● **Exercise description**
Every line that contains the word "FreeCAD" should be copied out.

● **Source material**

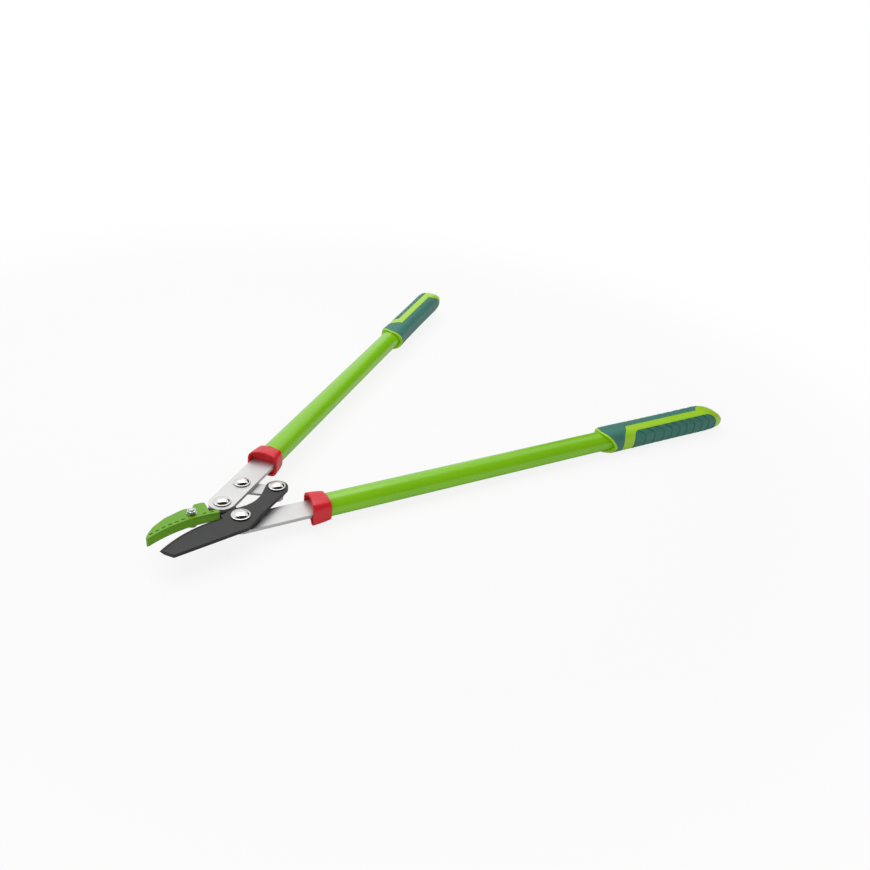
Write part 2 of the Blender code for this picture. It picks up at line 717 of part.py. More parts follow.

...

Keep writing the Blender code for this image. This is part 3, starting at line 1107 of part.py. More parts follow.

...

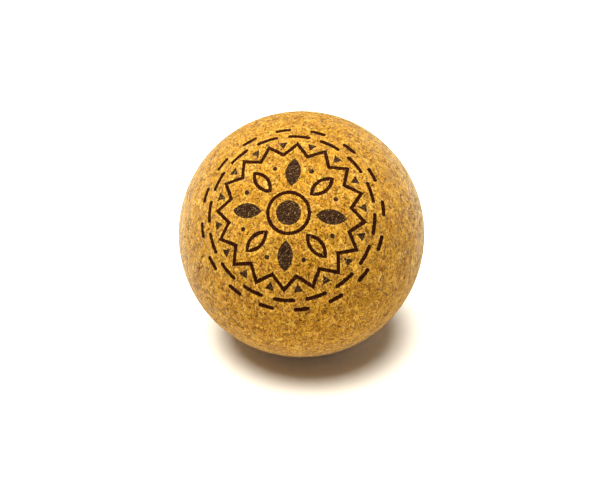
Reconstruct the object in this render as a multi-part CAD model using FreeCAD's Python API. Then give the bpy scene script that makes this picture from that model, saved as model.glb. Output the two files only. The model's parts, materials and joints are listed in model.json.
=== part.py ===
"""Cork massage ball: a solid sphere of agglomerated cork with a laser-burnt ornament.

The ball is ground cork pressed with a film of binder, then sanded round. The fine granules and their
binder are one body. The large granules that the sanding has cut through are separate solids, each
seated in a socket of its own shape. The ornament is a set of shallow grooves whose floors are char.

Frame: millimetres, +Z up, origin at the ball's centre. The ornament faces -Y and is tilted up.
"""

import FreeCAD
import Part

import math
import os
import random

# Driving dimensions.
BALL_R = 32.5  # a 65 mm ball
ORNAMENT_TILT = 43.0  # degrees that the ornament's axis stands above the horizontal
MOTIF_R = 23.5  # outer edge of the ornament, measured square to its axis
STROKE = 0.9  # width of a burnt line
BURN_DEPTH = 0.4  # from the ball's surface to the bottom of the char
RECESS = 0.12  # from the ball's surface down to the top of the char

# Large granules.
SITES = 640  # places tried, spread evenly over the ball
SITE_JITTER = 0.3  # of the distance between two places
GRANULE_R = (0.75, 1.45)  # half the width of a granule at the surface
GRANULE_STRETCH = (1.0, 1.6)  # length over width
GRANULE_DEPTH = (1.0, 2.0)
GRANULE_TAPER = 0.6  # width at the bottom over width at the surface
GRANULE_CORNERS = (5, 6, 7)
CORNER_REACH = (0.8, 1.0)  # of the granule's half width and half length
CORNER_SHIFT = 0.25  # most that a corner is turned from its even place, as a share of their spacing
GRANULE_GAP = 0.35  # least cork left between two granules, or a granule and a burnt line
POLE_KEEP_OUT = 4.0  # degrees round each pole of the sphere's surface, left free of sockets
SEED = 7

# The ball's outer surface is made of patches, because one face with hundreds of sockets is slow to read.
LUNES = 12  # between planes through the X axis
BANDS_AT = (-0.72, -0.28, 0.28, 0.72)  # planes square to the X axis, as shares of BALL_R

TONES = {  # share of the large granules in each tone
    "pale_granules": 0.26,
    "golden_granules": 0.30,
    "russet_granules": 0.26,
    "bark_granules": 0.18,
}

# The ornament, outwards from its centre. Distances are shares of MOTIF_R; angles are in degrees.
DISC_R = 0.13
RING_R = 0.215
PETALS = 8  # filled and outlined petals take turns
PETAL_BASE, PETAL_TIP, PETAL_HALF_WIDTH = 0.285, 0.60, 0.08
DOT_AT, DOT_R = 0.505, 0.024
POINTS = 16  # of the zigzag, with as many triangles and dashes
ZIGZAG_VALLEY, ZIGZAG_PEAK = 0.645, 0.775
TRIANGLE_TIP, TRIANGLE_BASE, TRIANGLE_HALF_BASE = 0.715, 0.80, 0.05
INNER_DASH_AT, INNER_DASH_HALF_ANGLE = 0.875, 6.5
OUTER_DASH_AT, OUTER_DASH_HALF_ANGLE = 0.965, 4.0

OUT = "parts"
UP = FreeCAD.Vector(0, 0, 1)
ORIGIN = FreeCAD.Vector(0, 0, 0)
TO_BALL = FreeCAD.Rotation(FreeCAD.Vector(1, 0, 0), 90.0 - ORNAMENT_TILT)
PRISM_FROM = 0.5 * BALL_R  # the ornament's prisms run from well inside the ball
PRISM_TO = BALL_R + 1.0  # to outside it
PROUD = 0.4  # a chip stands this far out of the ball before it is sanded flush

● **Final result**
Reconstruct the object in this render as a multi-part CAD model using FreeCAD's Python API. Then give the bpy scene script that makes this picture from that model, saved as model.glb. Output the two files only. The model's parts, materials and joints are listed in model.json.
import FreeCAD
UP = FreeCAD.Vector(0, 0, 1)
ORIGIN = FreeCAD.Vector(0, 0, 0)
TO_BALL = FreeCAD.Rotation(FreeCAD.Vector(1, 0, 0), 90.0 - ORNAMENT_TILT)